Another unexpected force has been challenging the actions of the home rule government in recent months. Washington labor unions, business groups, religious leaders and civic organizations, unable to get their way at the local level, are turning more frequently to the old practice of running to Capitol Hill to get relief.

When the city adopted a minority-hiring plan for public safety jobs, for instance, it was the unions representing D.C. police and firefighters that complained to Congress. When the City Council was still debating sharp cuts in the costly workman's compensation program, lobbyists for local labor unions were taking congressional staff members to lunch to outline their objections.

And when the council passed the sexual assault bill, the first request for Congress to overturn it came from local Baptist ministers and citizens groups.

"I reject the idea that the elected officials know what's best for the people of this city,"said Everett Scott, a spokesman for the D.C. Federation of Civic Associations, a longtime coalition of neighborhood organizations that opposed the bill. Scott said the group supports home rule. But, he added, "We have a right as citizens to go to whoever we can to redress our grievances."

"The principle of home rule is only sacred to The Washington Post and some D.C. politicians," said Rep. Charles Wilson (D-Tex.), who presided over the city's budget for two years as an appropriations subcommittee chairman. "I get far more calls from D.C. residents who say, 'Go get 'em.' And the business community in particular looks at Congress as the last line of defense."

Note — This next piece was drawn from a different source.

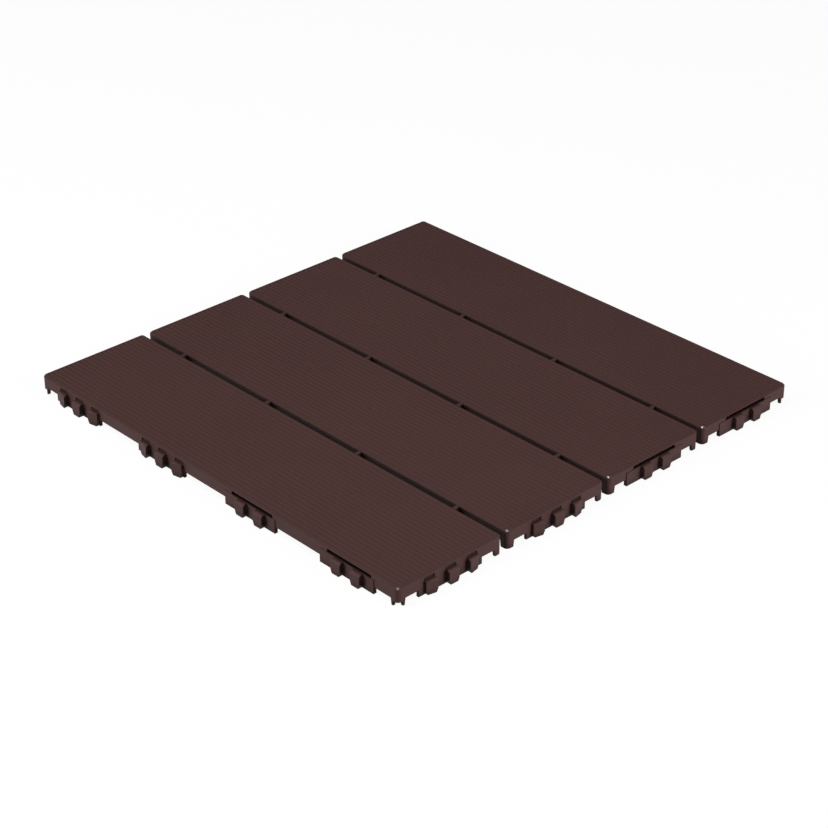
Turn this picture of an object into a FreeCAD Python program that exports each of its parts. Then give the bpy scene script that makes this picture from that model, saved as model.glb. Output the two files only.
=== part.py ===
import FreeCAD, Part
import os
import Sketcher

# Interlocking deck tile: one moulding with board-like slats on short feet and locking lugs on all sides.
# The origin is the centre of the footprint on the ground. X runs along the slats, Z is up.

# Driving dimensions in millimetres, apart from those whose name ends in count
DIMENSIONS = {
    "slat_count": 4,
    "slat_width": 90.0,
    "slat_gap": 5.0,
    "tile_height": 14.0,
    "wall_depth": 9.0,
    "wall_thickness": 2.0,
    "skin_thickness": 2.0,
    "corner_radius": 3.0,
    "edge_chamfer": 1.0,
    "groove_count": 22,
    "groove_pitch": 3.9,
    "groove_depth": 0.35,
    "groove_mouth": 1.7,
    "groove_floor": 0.7,
    "groove_border": 2.5,
    "foot_root": 6.5,
    "foot_tip": 5.8,
    "notch_height": 3.3,
    "notch_reach": 4.4,
    "rib_thickness": 1.6,
    "long_rib_count": 2,
    "long_rib_pitch": 30.0,
    "bay_rib_count": 3,
    "inner_foot_arm": 9.0,
    "bridge_width": 2.6,
    "bridge_drop": 1.2,
    "lug_width": 8.8,
    "lug_clearance": 0.4,
    "tip_clearance": 0.7,
    "lug_lead_in": 1.2,
    "lug_taper": 3.0,
    "lug_nose": 1.3,
    "outer_lug_slant": 1.8,
    "group_border": 4.7,
    "end_trim": 4.2,
    "male_drop": 3.8,
    "relief_height": 1.9,
    "relief_depth": 0.6,
    "female_drop": 3.8,
    "female_step": 0.5,
    "slit_height": 2.5,
    "slit_depth": 3.0,
    "slit_margin": 6.8,
    "slit_backing": 2.0,
}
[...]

The conservative tide has swept out some of the city's local allies, such as former representative Herbert E. Harris (D-Va.). Harris has been replaced by Republican Stanford E. Parris, who has become one of the most frequent thorns in the city's side. It was Parris, for example, who held up the D.C. budget for weeks to block the city's plan to ship its sludge to Fairfax County.

"I use any means I can get my hands on to get the city to focus attention on these problems," Parris said. "If there's one problem I have with the Barry administration, it's that they tend to be indifferent as to how their proposals play on Capitol Hill."

Several legislators said they frequently detect an undercurrent of race when Congress discusses the problems of the District's black urban government. Some contend that city officials are often the first to raise the issue during a dispute, but most observers say that this attitude isn't nearly as overt or as widespread on the Hill as it was 20 years ago.

"The Moral Majority types won't say that you supported the right of self-determination for a primarily black city -- that would be too blatantly racist," said Sen. Patrick J. Leahy (D-Vt.). "Instead they attack you for throwing money away or for advocating a sexual Sodom and Gomorrah in D.C."

Those legislators who take up the District's cause invariably feel the heat back home. Leahy, who until this year presided over the Senate D.C. budget subcommittee, says his support for the city's right to spend local money on abortions was used against him in ads in last year's election.

Even the White House has adopted a different posture toward home rule. Former president Jimmy Carter frequently supported the District on the Hill, and in 1977 named a task force headed by vice president Walter Mondale that endorsed a list of recommendations, ranging from full voting representation in Congress to allowing the mayor to appoint local judges.

President Reagan said during the 1980 campaign that he was leaning against such measures, and a White House spokesman said recently that Reagan has taken no position on home rule and has no plans to look into the subject.

At least one group is not at all surprised by the recent setbacks on Capitol Hill -- the D.C. Statehood Party, which actively campaigned against the home rule measure in 1973.

"I liken the city's status to that of a slave who has had both of his arms and feet manacled," said Charles I. Cassell, a longtime statehood activist. "When the master unshackles one foot, the slave is expected to be grateful. But the slave is not free."